Il libro di Molinari è emblematico di un Occidente incapace di riflettere sui propri errori, è davvero strano che la Russia (non Putin) voglia una fascia di sicurezza fra sé e la Nato? La Nato ha dato prova di essere un’alleanza pericolosa e di agire (come in Jugoslavia) in sfregio del diritto internazionale, Putin, con buona pace di Molinari e anche di Juri Colombo, non vuole ricostruire l’URSS ma sicuramente è interessato alla sorte dei russi che vivono in altri paesi che non ne riconoscono i diritti.

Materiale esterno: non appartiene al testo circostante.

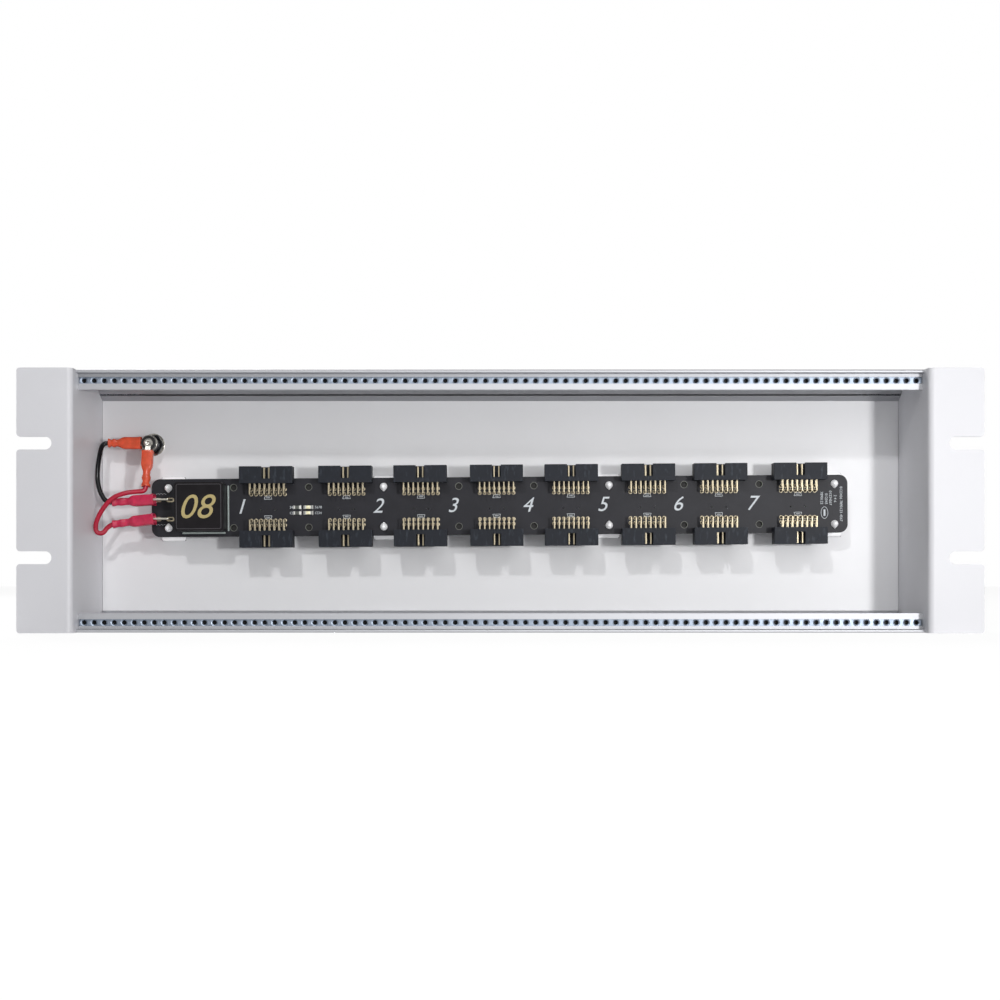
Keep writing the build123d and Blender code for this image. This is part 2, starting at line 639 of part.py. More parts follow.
side_mouth_x = JACK_X - SIDE_CRIMP_START
side_span = around(SIDE_LUG_DEPTH, LUG_THICKNESS)
side_contact = block((side_mouth_x - SIDE_LUG_LENGTH, JACK_X), side_span, around(JACK_Z, LUG_WIDTH))
side_contact += on_jack(JACK_CORE_RADIUS + SIDE_LUG_COLLAR, *side_span)
side_contact -= on_jack(JACK_CORE_RADIUS, *side_span)
side_mouth = Location((side_mouth_x, SIDE_LUG_DEPTH, JACK_Z), (90, 0, 0))
place_crimp("side_lug_crimp", side_mouth, SIDE_LUG_CRIMP, side_contact)

lug_frame = Location((JACK_X, rivet_front + LUG_THICKNESS / 2, JACK_Z), (-DOWN_LUG_TILT, 0, 0))
down_lug = block(around(0, LUG_WIDTH), around(0, LUG_THICKNESS), (-DOWN_LUG_LENGTH, 0))
centre_contact = centre_pin + (lug_frame * down_lug - core)
down_mouth = lug_frame * Location((0, 0, -DOWN_CRIMP_START), (0, -90, 0)) * Rot(90, 0, 0)
place_crimp("down_lug_crimp", down_mouth, DOWN_LUG_CRIMP, centre_contact)

save("jack_bush", [bush])
save("jack_nut", [nut])
save("jack_washer", [washer])
save("jack_core", [core])
save("jack_centre_contact", [centre_contact])
save("jack_side_contact", [side_contact])


def wire(name, points):
    """Sweep a wire along straight runs joined by tangent arcs."""
    route = [Vector(*point) for point in points]
    radii = []
    for before, corner, after in zip(route, route[1:], route[2:]):
        half_turn = math.radians((corner - before).get_angle(after - corner)) / 2
        shorter = min((corner - before).length, (after - corner).length)
        radii.append(ARC_SHARE * shorter / math.tan(half_turn))
    path = FilletPolyline(*route, radius=radii)
    solid = sweep(Plane(origin=path @ 0, z_dir=path % 0) * Circle(WIRE_RADIUS), path=path)
    print(name, "length", round(path.length, 1), "radii", [round(r, 2) for r in radii])
    print("  volume", round(solid.volume, 1),
          "section x length", round(math.pi * WIRE_RADIUS**2 * path.length, 1))
    placed = [ROW_FRAME.position + point for point in route]
    print("  points", [tuple(round(v, 2) for v in point) for point in placed])
    save(name, [solid])


def end_points(name, run):
    """A receptacle's wire end and the point a run further along its axis."""
    end = wire_ends[name]
    return [tuple(end.origin), tuple(end.origin - end.x_dir * run)]


wire("black_wire", [
    *end_points("side_lug_crimp", SIDE_LUG_EXIT),
    (-211.2, 45.6, 27.0),
    (-211.6, 42.8, 20.0),
    (-211.3, 40.6, 11.5),
    (-209.2, 40.3, 4.8),
    *reversed(end_points("negative_board_crimp", BOARD_EXIT)),
])
wire("red_wire", [
    *end_points("down_lug_crimp", DOWN_LUG_EXIT),
    (-191.2, 39.3, 6.5),
    (-197.0, 38.2, 5.6),
    (-203.3, 37.8, 3.0),
    (-208.6, 38.0, -3.6),
    (-211.2, 38.8, -9.8),
    (-210.8, 39.8, -14.8),
    (-207.0, 40.9, -15.0),
    *reversed(end_points("positive_board_crimp", BOARD_EXIT)),
])
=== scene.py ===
"""Modular synthesizer case: finishes, small trim, wires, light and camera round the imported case.

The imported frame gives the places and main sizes. Shapes are drawn in millimetres, and piece()
turns them into metres. Each operator below dresses one group of like pieces.
"""

import math

import bmesh
import bpy
from mathutils import Matrix, Vector


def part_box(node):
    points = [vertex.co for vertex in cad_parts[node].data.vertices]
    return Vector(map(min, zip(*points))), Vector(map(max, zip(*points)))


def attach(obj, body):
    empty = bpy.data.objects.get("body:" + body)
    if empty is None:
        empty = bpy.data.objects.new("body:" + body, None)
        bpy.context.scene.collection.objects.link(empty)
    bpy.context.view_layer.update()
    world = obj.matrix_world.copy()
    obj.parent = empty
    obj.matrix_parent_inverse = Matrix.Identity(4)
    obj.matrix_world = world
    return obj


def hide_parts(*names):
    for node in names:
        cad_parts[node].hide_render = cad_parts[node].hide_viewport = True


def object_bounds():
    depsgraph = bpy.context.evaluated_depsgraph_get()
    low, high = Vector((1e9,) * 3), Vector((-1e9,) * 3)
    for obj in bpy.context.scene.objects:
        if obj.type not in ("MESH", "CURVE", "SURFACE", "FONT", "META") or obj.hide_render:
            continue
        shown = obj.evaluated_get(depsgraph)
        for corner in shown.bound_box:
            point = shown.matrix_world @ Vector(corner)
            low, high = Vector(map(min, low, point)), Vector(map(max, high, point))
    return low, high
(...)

Non solo non si vogliono capire i crimini commessi dalla politica internazionale dell’Occidente ma non si vuole riflettere sulla crisi della nostra democrazia. Il malessere è ignorato, Molinari parla della necessità di una riforma interna della democrazia in Europa e Nordamerica [pag. 108] sembra però non capire le radici di questi problemi, troppo spesso le proteste sono presentate come manovrate da Putin che ieri aizzava i no-vax e oggi i filo-russi, non ci si chiede perché i partiti tradizionali sono in crisi, non si riflette sui milioni di poveri che non vedono tutelati i propri diritti. Ci continuiamo a crogiolare nell’autoconvinzione di essere i migliori e chi non se ne convince e non ci vuole imitare o è in cattiva fede o è uno stupido. Spiace che il mondo liberale che in passato aveva espresso avversari degni di questo nome oggi si sia ridotto così, ma la realtà ci dice che venuta meno l’ideologia al mondo liberale è rimasta solo la forza militare.